- [TASK BRIEF]: Extract, without alteration, each line from the start of the listing to the line bearing "rim_rise_late = 5.2 * mm".
◆ ◆ ◆ ◆
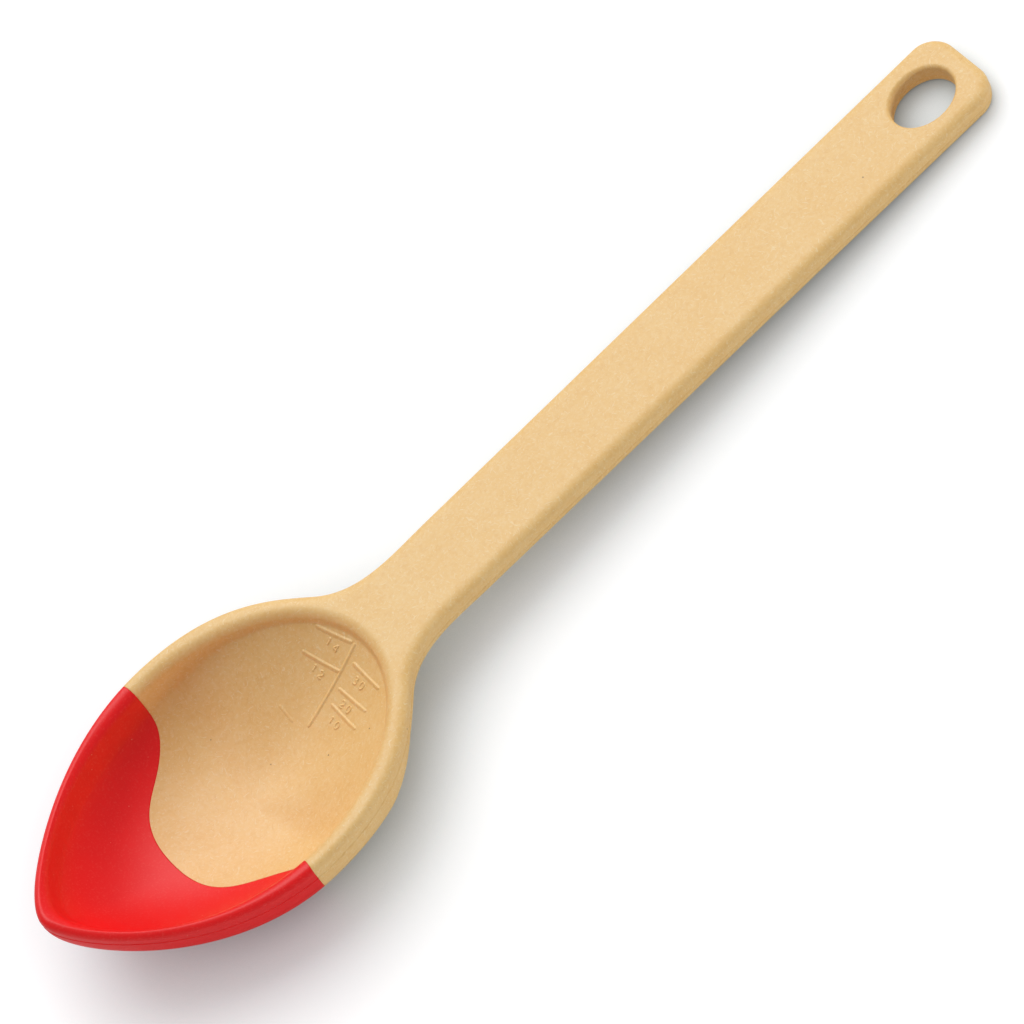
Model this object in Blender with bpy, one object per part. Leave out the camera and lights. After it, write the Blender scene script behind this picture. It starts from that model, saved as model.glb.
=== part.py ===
"""Large cooking spoon with a soft tip, modelled as its two real pieces.

spoon_body is the stiff moulding: handle, hanging hole, bowl, and the thin tongue that runs on
inside the tip. silicone_tip is moulded round that tongue and is held by plugs through its holes.

The spoon is laid out with the tip of its bowl at x = 0, its long axis along +X, and the flat top
of its handle at z = 0. An empty then carries it in the pose in which it lies on a table.
"""
import math

import bmesh
import bpy
from mathutils import Matrix, Vector

mm = 0.001

# Outline seen from above, from the tip of the bowl to the end of the handle
overall_length = 330 * mm
bowl_half_width = 39.7 * mm
widest_at = 62.8 * mm
tip_bluntness = 9.3 * mm
side_fullness = 34.8 * mm
centre_before_widest = 2.7 * mm
shoulder_reach = 26.6 * mm
neck_behind_widest = 46.5 * mm
neck_half_width = 19.5 * mm
neck_angle = math.radians(45.5)
neck_curve_in = 12.5 * mm
neck_curve_out = 12.8 * mm
handle_behind_neck = 33.8 * mm
handle_curve_in = 12 * mm
handle_half_width_front = 12.3 * mm
handle_half_width_end = 13 * mm
end_corner_radius = 7.5 * mm

# Handle and rim section
handle_thickness = 7.3 * mm
top_edge_radius = 2.0 * mm
bottom_edge_radius = 0.7 * mm
parting_line_depth = 5.1 * mm
rim_rise_early = 4.0 * mm
rim_rise_late = 5.2 * mm

# Hollow of the bowl
rim_width_side = 5.3 * mm
rim_width_tip = 5.2 * mm
hollow_back_behind_neck = 0.5 * mm
hollow_tip_bluntness = 10.5 * mm
hollow_side_fullness = 35.6 * mm
hollow_shoulder = 20.2 * mm
hollow_back_fullness = 21.5 * mm
hollow_depth = 20.6 * mm
hollow_side_power = 2.4
hollow_side_root = 2.1
hollow_side_growth = 1.02
hollow_ramp_starts = math.radians(106)
hollow_ramp_full = math.radians(157)
hollow_ramp_floor_share = 0.3
hollow_ramp_growth = 1.09
ramp_blend = 0.4
lip_radius = 3.3 * mm
wall_angle = math.radians(77)
wall_blend = 2.0 * mm

# Underside of the bowl
floor_wall = 3.6 * mm
belly_back_behind_hollow = 1.7 * mm
belly_shoulder = 35 * mm
belly_back_fullness = 23.5 * mm
belly_side_power = 2.6
belly_side_root = 2.6
belly_ramp_starts = math.radians(124.5)
belly_ramp_full = math.radians(160.5)
belly_ramp_floor_share = 0.55
belly_blend = 1.0 * mm

# Oval hanging hole
hole_from_end = 16.1 * mm
hole_half_length = 9.7 * mm
hole_half_width = 7.6 * mm
hole_top_radius = 1.1 * mm
hole_bottom_radius = 1.2 * mm
pad_before_hole = 5.5 * mm

# Joint between the body and the soft tip, seen from above
joint_before_widest = 4.6 * mm
joint_rim_slant = math.radians(12)
joint_rim_curve = 8.5 * mm
turn_before_rim_joint = 5 * mm
turn_from_edge = 14.6 * mm
turn_angle = math.radians(40)
turn_curve_in = 11 * mm
turn_curve_out = 6 * mm
lobe_before_turn = 17.7 * mm
lobe_roundness = 17 * mm

# Tongue of the body inside the tip
silicone_skin = 0.8 * mm
touching_gap = 0.3 * mm
tongue_edge_ratio = 0.9
tongue_root = 4 * mm
lock_hole_radius = 2.5 * mm
lock_hole_angles = (-52, -27, 0, 27, 52)
lock_hole_ratio = 0.77

# Looks
composite_colour = (0.84, 0.60, 0.33)
composite_roughness = 0.55
silicone_colour = (0.80, 0.02, 0.02)
silicone_roughness = 0.45

# Facets
tip_to_widest_steps = 22
widest_to_neck_steps = 12
neck_to_handle_steps = 7
straight_steps = 4
pad_steps = 3
corner_steps = 5
end_steps = 2
crossing_steps = 5
crossing_run_on = 8 * mm
round_steps = 3
lobe_steps = 12
rim_joint_steps = 8
ratio_steps = 48
lock_hole_sides = 20
hollow_ratios = (1.0, 0.97, 0.94, 0.9, 0.85, 0.78, 0.69, 0.58, 0.46, 0.32, 0.16)
belly_ratios = (0.95, 0.91, 0.86, 0.79, 0.7, 0.59, 0.46, 0.32, 0.16)
land_shares = (0.44, 0.75, 0.94)
belly_land_shares = (0.5, 0.8, 0.93)
slope_step = 0.05 * mm
weld_distance = 0.0001 * mm
settle_rounds = 20

# Places that follow from the sizes above
neck_at = widest_at + neck_behind_widest
handle_from = neck_at + handle_behind_neck
hollow_back = neck_at + hollow_back_behind_neck
centre = Vector((widest_at - centre_before_widest, 0))


def bezier(start, start_handle, end_handle, end, steps):
    """Points of a cubic curve, without its last one."""
    points = []
    for step in range(steps):
        t = step / steps
        s = 1 - t
        points.append(s**3 * start + 3 * s * s * t * start_handle + 3 * s * t * t * end_handle + t**3 * end)
    return points


def line(start, end, steps):
    return [start.lerp(end, step / steps) for step in range(steps)]


def arc(middle, radius, start_angle, end_angle, steps):
    points = []
    for step in range(steps):
        angle = start_angle + (end_angle - start_angle) * step / steps
        points.append(middle + radius * Vector((math.cos(angle), math.sin(angle))))
    return points


def smooth_max(a, b, blend):
    """The larger of two heights, with a round of the given reach where they cross."""
    overlap = max(blend - abs(a - b), 0)
    return max(a, b) + overlap * overlap / (4 * blend)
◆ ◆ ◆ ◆
- [ANSWER]:
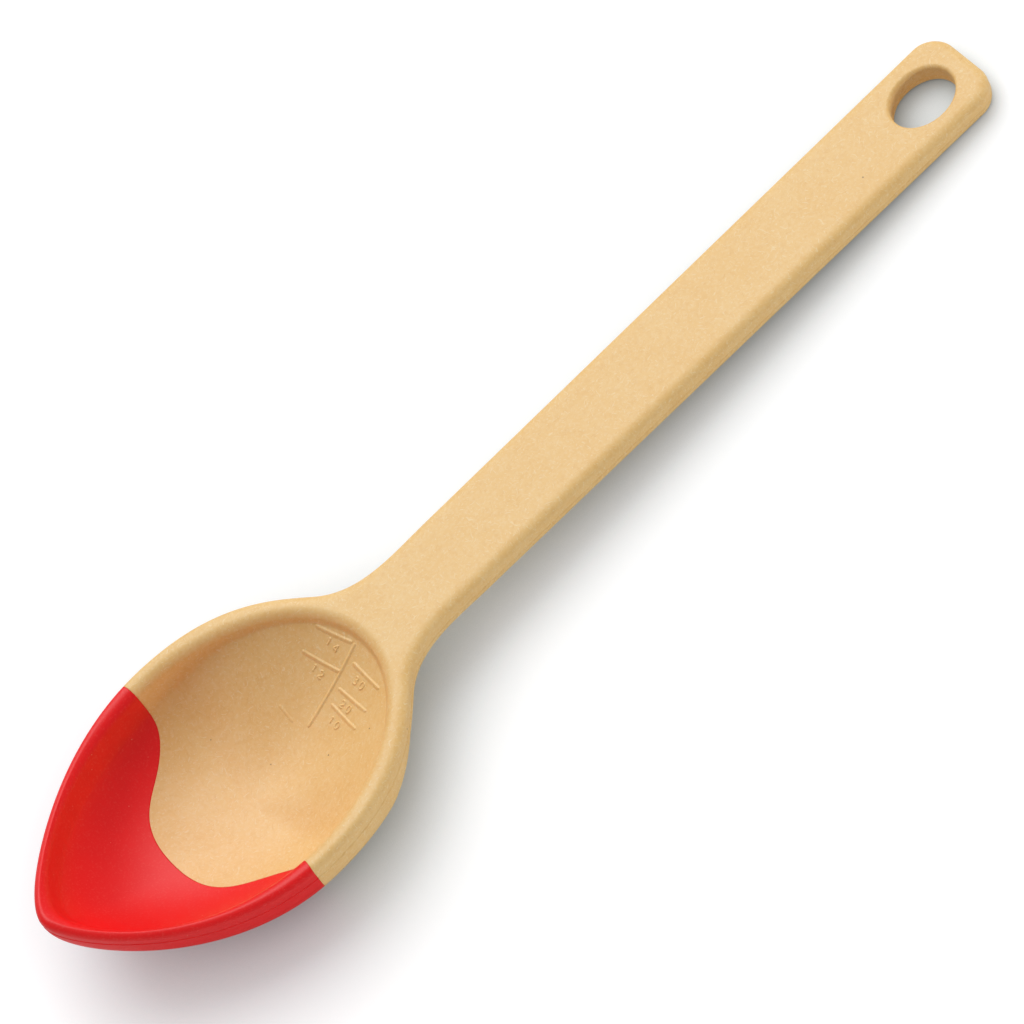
Model this object in Blender with bpy, one object per part. Leave out the camera and lights. After it, write the Blender scene script behind this picture. It starts from that model, saved as model.glb.
=== part.py ===
"""Large cooking spoon with a soft tip, modelled as its two real pieces.

spoon_body is the stiff moulding: handle, hanging hole, bowl, and the thin tongue that runs on
inside the tip. silicone_tip is moulded round that tongue and is held by plugs through its holes.

The spoon is laid out with the tip of its bowl at x = 0, its long axis along +X, and the flat top
of its handle at z = 0. An empty then carries it in the pose in which it lies on a table.
"""
import math

import bmesh
import bpy
from mathutils import Matrix, Vector

mm = 0.001

# Outline seen from above, from the tip of the bowl to the end of the handle
overall_length = 330 * mm
bowl_half_width = 39.7 * mm
widest_at = 62.8 * mm
tip_bluntness = 9.3 * mm
side_fullness = 34.8 * mm
centre_before_widest = 2.7 * mm
shoulder_reach = 26.6 * mm
neck_behind_widest = 46.5 * mm
neck_half_width = 19.5 * mm
neck_angle = math.radians(45.5)
neck_curve_in = 12.5 * mm
neck_curve_out = 12.8 * mm
handle_behind_neck = 33.8 * mm
handle_curve_in = 12 * mm
handle_half_width_front = 12.3 * mm
handle_half_width_end = 13 * mm
end_corner_radius = 7.5 * mm

# Handle and rim section
handle_thickness = 7.3 * mm
top_edge_radius = 2.0 * mm
bottom_edge_radius = 0.7 * mm
parting_line_depth = 5.1 * mm
rim_rise_early = 4.0 * mm
rim_rise_late = 5.2 * mm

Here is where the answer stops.